Thanks! I do think pointing is pretty important - almost impossible to teach without pointing in real life 👉
I wish I could learn coding directly from you. Start with C and work my way up
These videos are so good!
Thank you so much for this tutorial, it's amazing < 3
In MS DOS we can use a lot of functions of DOS, the mainboard bios and the graphic bios. For calling these function we can use software interrupts with an interrupt number and with some prepared register. And there is a table of interrupt numbers online based on Ralph Browns interrupt list html version with the description how to use these interrupts.
You don't say!!!
This is art
Yay! I love your videos
The dolphin passage comes from a book called "Assembly Language Step-byStep" by Jeff Duntemann. Now I strongly suspect that it was he who also wrote Ketman.
Dolphins are becoming increasingly abundant in our time. I'm glad that there are still unicorns.
I remember downloading a program on IRC chat on my Pentium 75 mhz which was coded in assemply and it showed a giant earth in SVGA graphics bouncing around the screen and it was that moment that I realized assembly is actually magic.
Cool example but that loop is a recipe for disaster. You have a couple of push instructions. If that loop runs enough times you’re gonna blow up the stack and the machine will lock up with a stack overflow. Every push to the stack must have an equal number of pop instructions that will restore the stack to the original starting address. If one needs a value that is buried inside the stack you use BP and calculate where it is to get the value.
Otherwise, I always approve x86 16bit assembly videos!
very well done, this video
as somewhat of a dolphin who watched the whole video rewinding here and there, I wonder if you've played a game called "human resource machine" which visually teaches a very assembly like way of solving puzzles! it's quite joyful how they've managed to teach a lot of the basic concepts without making things too heavy!
i like the debugger next to the code reminds me a little bit of Turbo debugger but made in a simpler way
Ahhh, all those ancient programming languages that I came across during my college years: Pascal , Fortune , Assembley
13:24 oh i'm only here in physical form ma'am, my mind is still WAY back there. (j/k i've seen a good bit of assembly instructions before.) i'm just going to have to find a copy of this magical program to play it over and over again to really get it burnt in my head.
Fantastic video
Your voice is so nice and calming 😌 very ASMR
I didn't even know I wanted to learn assembly, but now I'm kinda curious. Did some way back when, but yeah, this looks as close to magic as programming does cD
Great video. Thanks for uploading. Subscribing.
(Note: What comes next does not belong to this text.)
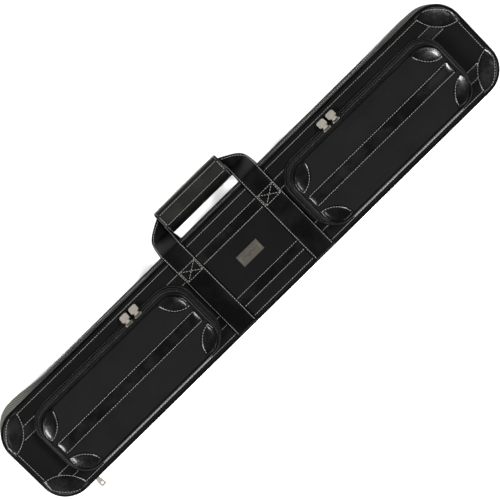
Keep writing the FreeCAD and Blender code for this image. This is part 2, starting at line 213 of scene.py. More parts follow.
def sweep(name, loop, profile, keep=None):
    """A closed cross-section of (offset, height) points carried round an outline."""
    loops = [loop(o, z) for o, z in profile]
    n = len(loops[0])
    order = list(range(n))
    if keep is not None:
        order = open_order([keep(x, y) for x, y in loops[0]])
    m, k = len(order), len(profile)
    verts = [(loops[j][i][0], loops[j][i][1], profile[j][1]) for j in range(k) for i in order]
    faces = []
    for j in range(k):
        b = (j + 1) % k
        for i in range(m if keep is None else m - 1):
            c = (i + 1) % m
            faces.append((j * m + i, j * m + c, b * m + c, b * m + i))
    if keep is not None:
        faces.append([j * m for j in range(k)])
        faces.append([j * m + m - 1 for j in reversed(range(k))])
    return make(name, verts, faces)


def ring_quads(rings, n):
    """Faces between neighbouring rings of n points each."""
    places = [(j * n + i, j * n + (i + 1) % n) for j in range(rings - 1) for i in range(n)]
    return [(a, b, b + n, a + n) for a, b in places]


def bead(offset, z, half_width, half_height, count=12):
    """Round cross-section for piping."""
    angles = [2 * math.pi * i / count for i in range(count)]
    return [(offset + half_width * math.cos(a), z + half_height * math.sin(a)) for a in angles]


def pillow(name, rect, z_back, z_face, rounding, crown, radius, count=(60, 8)):
    """Closed foam or padded block whose free face is rounded over and slightly crowned."""
    x0, x1, y0, y1 = rect
    up = 1 if z_face > z_back else -1
    depth = min((x1 - x0), (y1 - y0)) / 2
    steps = [(0, z_back), (0, z_face - up * rounding)]
    steps += [
        (rounding * (1 - math.cos(a)), z_face - up * rounding * (1 - math.sin(a)))
        for a in (math.pi / 8, math.pi / 4, 3 * math.pi / 8, math.pi / 2)
    ]
    for t in (0.15, 0.35, 0.6, 0.85, 0.98):
        inset = rounding + (depth - rounding) * t
        steps.append((inset, z_face + up * crown * math.sin(t * math.pi / 2)))
    loops = [
        outline(x0 + d, x1 - d, y0 + d, y1 - d, radius - d, count[0], count[1], 5) for d, _ in steps
    ]
    n = len(loops[0])
    verts = [(*loops[j][i], steps[j][1]) for j in range(len(steps)) for i in range(n)]
    faces = [quad[::up] for quad in ring_quads(len(steps), n)]
    faces += [list(range(len(verts) - n, len(verts)))[::up], list(range(n))[::-up]]
    return make(name, verts, faces)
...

“svc 80” is a software-based interrupt, the equivalent in x86 land is INT 0x80.
This man is the one moving the technology forward. Keep doing stuff you are great!
Great content thanks!
A program for MS DOS can act with the outside world with system calls and additional can access all hardware components directly without to get a message of a protection violation, because MS DOS is not running in the protected mode of the CPU like other OS do. This is a significant difference. Example we can use a DOS function for output a string and we can write the bytes of the string directly into the screen memory without using a DOS or BIOS function.
The good old days. Nice addition - thanks for commenting!
I mastered IBM 360 assembler language enough to make a FORTH interpreter for it. (Don't ask me why that was a good idea. I don't know). But for some reason, 8086 assembly broke my brain.